Task objective
Find every line in the records that holds the string "manifold". Copy each one.
— BEGIN Data excerpts —
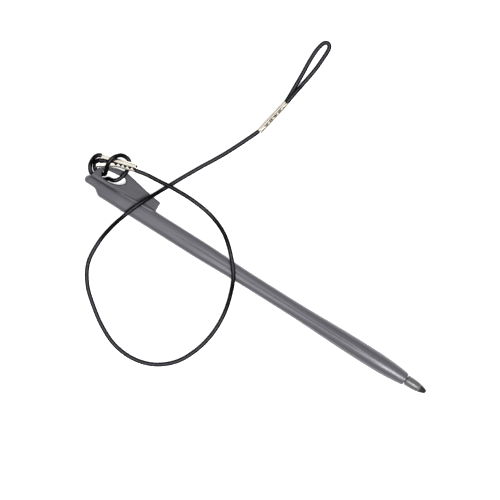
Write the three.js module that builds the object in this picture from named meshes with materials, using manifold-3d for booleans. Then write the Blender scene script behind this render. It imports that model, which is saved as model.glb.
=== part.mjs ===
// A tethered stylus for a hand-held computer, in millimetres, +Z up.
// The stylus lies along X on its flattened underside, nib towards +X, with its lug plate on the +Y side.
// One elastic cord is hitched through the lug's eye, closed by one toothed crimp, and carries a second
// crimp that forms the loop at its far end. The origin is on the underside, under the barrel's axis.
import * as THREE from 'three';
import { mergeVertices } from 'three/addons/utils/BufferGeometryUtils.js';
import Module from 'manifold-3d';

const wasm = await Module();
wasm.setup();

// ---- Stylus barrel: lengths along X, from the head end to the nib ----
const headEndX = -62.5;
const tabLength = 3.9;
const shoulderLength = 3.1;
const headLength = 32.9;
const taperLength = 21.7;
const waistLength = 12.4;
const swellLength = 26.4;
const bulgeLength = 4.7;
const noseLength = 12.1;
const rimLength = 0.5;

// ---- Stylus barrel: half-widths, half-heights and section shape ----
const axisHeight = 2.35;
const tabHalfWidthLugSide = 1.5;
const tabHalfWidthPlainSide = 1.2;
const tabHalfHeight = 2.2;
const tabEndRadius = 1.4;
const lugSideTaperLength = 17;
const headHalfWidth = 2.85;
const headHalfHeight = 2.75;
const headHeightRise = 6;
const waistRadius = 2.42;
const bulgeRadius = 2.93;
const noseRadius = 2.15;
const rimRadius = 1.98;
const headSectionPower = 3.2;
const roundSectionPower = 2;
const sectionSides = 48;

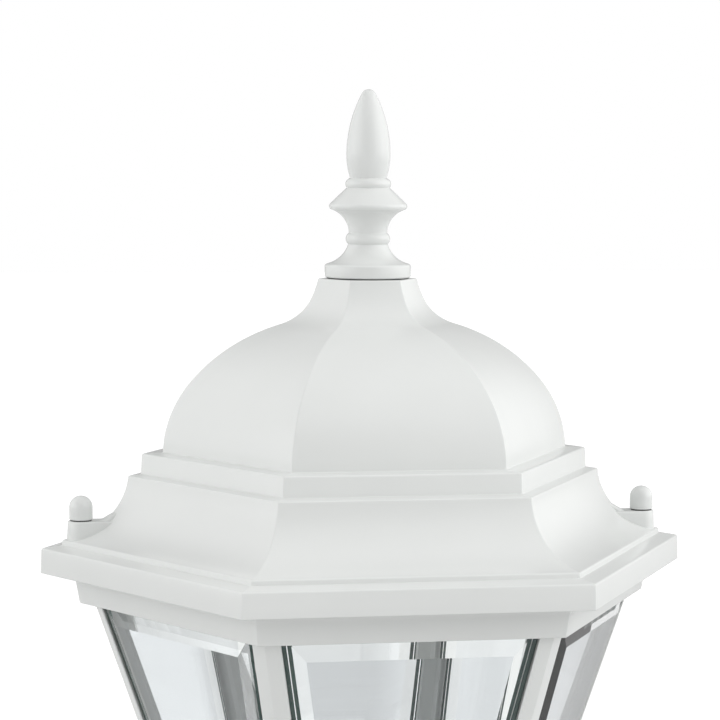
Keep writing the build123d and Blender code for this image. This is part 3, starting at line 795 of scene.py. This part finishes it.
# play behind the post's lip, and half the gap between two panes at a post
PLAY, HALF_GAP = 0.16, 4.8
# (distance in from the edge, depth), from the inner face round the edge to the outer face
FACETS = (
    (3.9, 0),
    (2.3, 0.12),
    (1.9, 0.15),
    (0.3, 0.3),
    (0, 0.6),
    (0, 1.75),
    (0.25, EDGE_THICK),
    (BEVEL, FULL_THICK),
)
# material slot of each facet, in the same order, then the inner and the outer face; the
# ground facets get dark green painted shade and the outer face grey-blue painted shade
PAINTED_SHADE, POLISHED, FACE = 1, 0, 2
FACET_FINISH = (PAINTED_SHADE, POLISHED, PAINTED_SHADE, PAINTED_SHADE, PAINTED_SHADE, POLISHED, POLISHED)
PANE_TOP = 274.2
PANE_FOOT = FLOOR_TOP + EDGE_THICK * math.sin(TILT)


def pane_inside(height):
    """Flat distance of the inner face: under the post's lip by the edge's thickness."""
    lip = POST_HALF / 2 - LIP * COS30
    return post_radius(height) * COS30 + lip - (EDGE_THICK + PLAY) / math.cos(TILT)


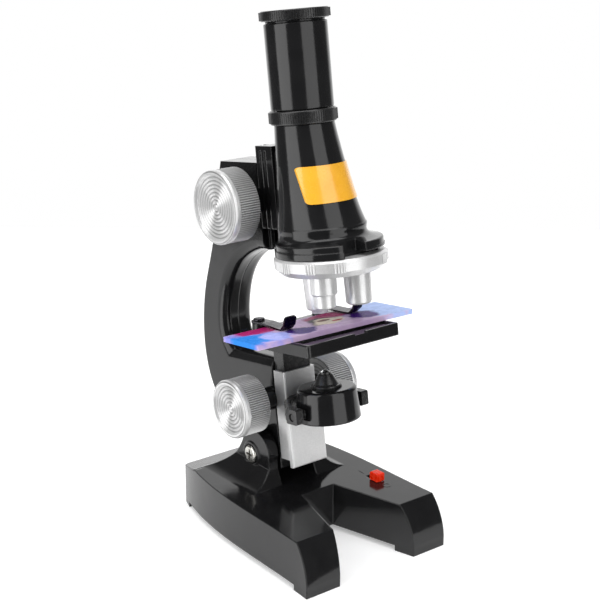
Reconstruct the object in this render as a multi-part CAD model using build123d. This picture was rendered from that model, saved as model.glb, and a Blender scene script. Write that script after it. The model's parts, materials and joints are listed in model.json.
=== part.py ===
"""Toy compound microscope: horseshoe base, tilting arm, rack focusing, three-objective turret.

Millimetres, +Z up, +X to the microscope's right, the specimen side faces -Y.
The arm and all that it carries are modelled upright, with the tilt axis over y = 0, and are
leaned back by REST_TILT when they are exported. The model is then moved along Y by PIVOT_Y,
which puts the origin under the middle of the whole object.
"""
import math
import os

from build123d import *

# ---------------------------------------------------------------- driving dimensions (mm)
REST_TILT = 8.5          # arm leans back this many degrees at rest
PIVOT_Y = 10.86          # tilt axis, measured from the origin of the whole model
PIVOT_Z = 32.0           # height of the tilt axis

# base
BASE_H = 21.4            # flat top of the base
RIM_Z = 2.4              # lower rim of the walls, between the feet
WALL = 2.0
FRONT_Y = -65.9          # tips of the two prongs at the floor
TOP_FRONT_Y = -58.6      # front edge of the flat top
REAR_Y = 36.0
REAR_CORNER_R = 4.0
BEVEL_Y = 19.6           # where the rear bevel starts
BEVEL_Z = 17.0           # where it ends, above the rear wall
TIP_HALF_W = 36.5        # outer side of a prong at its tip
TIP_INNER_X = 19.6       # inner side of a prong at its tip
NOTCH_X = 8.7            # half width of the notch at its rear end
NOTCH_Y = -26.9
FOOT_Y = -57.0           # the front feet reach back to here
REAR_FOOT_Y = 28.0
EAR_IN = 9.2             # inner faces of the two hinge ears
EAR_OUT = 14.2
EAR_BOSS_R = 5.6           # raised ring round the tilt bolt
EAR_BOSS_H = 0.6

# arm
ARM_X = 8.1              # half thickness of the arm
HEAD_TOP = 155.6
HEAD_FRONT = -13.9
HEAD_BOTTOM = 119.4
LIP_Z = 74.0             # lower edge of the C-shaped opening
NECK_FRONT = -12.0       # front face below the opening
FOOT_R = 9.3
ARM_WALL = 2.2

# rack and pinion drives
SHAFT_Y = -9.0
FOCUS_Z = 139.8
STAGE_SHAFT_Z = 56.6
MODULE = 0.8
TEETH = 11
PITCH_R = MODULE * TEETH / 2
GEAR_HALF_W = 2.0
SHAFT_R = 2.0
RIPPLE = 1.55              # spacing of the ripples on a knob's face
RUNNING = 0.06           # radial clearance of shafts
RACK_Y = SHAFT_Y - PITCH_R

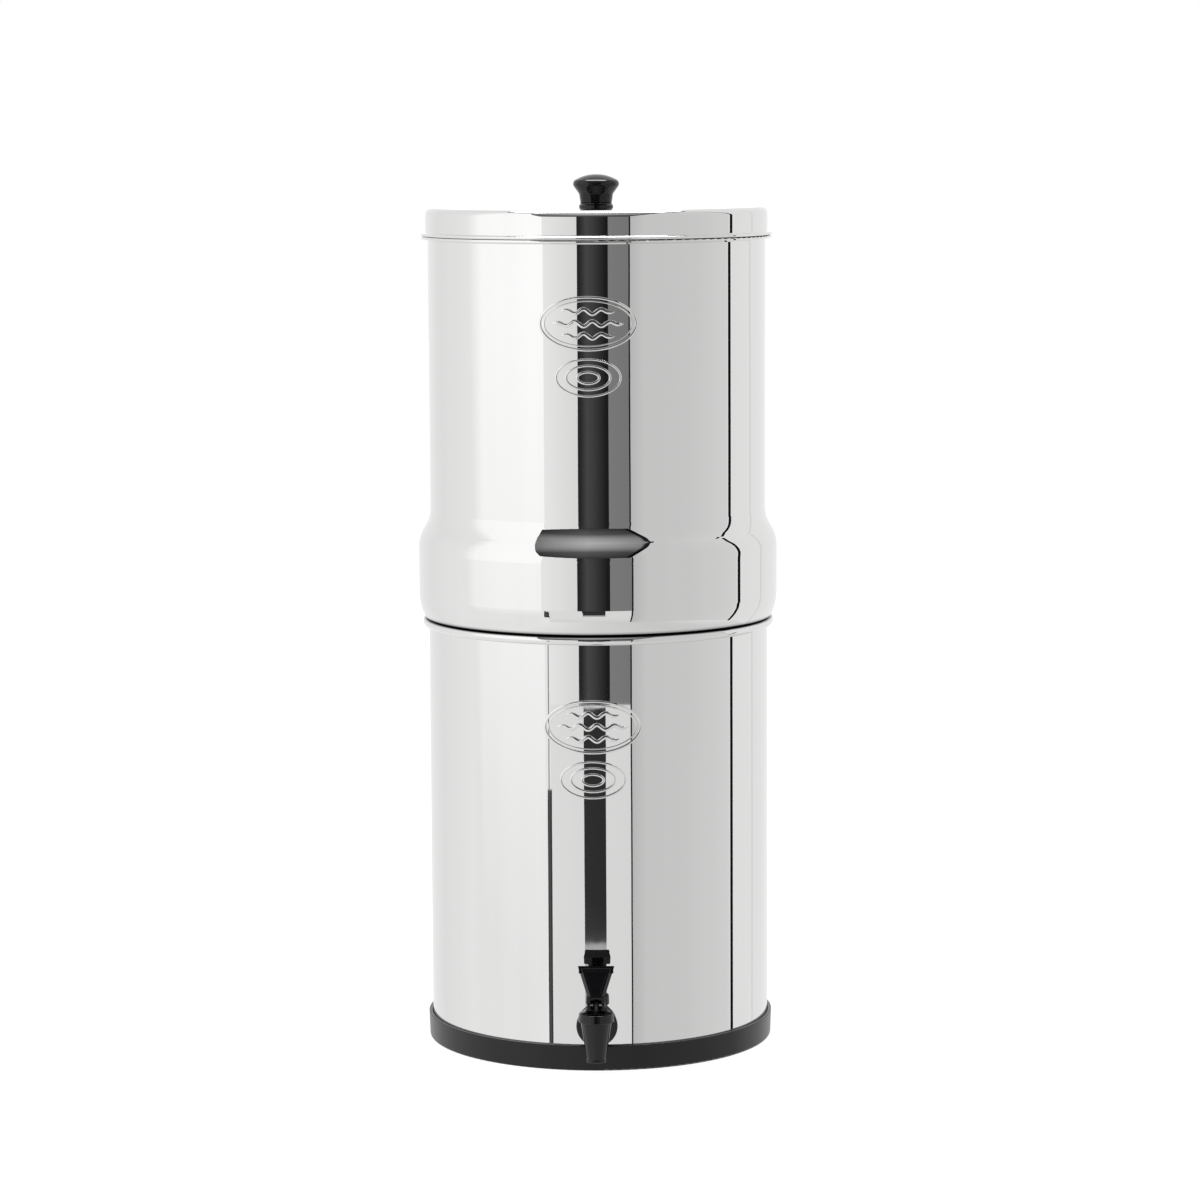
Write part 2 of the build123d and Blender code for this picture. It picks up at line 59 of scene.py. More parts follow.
— END Data excerpts —
Task solution
Write the three.js module that builds the object in this picture from named meshes with materials, using manifold-3d for booleans. Then write the Blender scene script behind this render. It imports that model, which is saved as model.glb.
import Module from 'manifold-3d';